Exactly. And medication is a bit of a lottery, really. Different types affect different people in different ways - you have to trial a whole bunch, which can be quite a turbulent and uncomfortable process. Furthermore a lot of people seem to harbour the delusion that if they take a pill every morning all of their bad thoughts and negativity will just magically disappear. The medication is one tiny supplement in a bigger programme of treatment that rarely gets implemented properly.
 
The NHS give a damn, but it's a Sisyphean task trying to tackle mental health in the UK. Our living standards and general wellbeing are quite low compared to other European nations - we are some of the most overworked, stressed, and pessimistic people out of the whole bunch. Look at other nations with similar living standards and you will see - especially in cultures where it is not so taboo - suicides rates rise dramatically (e.g. Japan, honour-bound society).

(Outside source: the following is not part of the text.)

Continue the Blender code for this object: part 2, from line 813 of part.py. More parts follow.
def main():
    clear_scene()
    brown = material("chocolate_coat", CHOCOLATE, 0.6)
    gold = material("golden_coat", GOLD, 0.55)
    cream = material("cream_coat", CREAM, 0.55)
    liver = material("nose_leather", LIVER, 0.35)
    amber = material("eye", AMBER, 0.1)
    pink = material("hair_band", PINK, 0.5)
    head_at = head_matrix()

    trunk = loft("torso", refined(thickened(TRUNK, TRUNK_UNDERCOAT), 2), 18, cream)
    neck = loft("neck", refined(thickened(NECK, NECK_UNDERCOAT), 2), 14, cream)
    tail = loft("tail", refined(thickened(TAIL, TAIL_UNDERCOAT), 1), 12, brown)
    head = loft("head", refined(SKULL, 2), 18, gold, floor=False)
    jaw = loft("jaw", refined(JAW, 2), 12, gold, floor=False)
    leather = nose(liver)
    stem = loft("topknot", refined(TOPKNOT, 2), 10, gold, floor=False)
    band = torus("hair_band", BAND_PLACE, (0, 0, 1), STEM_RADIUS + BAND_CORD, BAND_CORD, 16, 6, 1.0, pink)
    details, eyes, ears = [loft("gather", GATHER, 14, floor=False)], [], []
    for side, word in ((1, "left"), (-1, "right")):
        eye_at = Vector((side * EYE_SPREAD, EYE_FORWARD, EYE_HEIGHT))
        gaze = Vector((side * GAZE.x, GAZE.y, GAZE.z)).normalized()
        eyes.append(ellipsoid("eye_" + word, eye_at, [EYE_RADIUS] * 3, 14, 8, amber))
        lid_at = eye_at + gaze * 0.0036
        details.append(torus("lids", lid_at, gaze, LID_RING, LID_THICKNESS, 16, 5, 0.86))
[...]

The fact is that mental health is probably the biggest single health problem for the Western world. The single biggest unacknowledged problem, I guess you could say. And it is extremely expensive to properly care for - just as expensive in the long-term as a person suffering a serious physical illness. A GP, quite simply, does not have the funding or the time to refer every single one of their depressed or anxious patients to a specialist for therapy. Therapy is expensive and, furthermore, underfunded. The result? Most GP's only have one real path of treatment open to them: heavily-subsidised medication. Hence everyone is on pills but hardly anyone is properly getting the treatment and psychological help they need - because it's so bloody expensive.
While treating it is incredibly difficult & expensive, plenty of statistics on prevention are widely available (based on certain factors which seem to lead to mental illness).

Compare mental illness rates by income inequality by nation & you see a very strong correlation between the two, while obviously correlation does not imply causation - we do fully understand some of the causal links.

For example, stress related to a threat to self esteem is significantly harder to deal with mentally (cortisol production is 4 times higher in cases which a threat to self-esteem is involved) - it's quite easy to see how income inequality in a nation can lead to a feeling of worthlessness, being "lower" than another (which seems to be a strong core of many mental illnesses).

Prevention is always better than cure.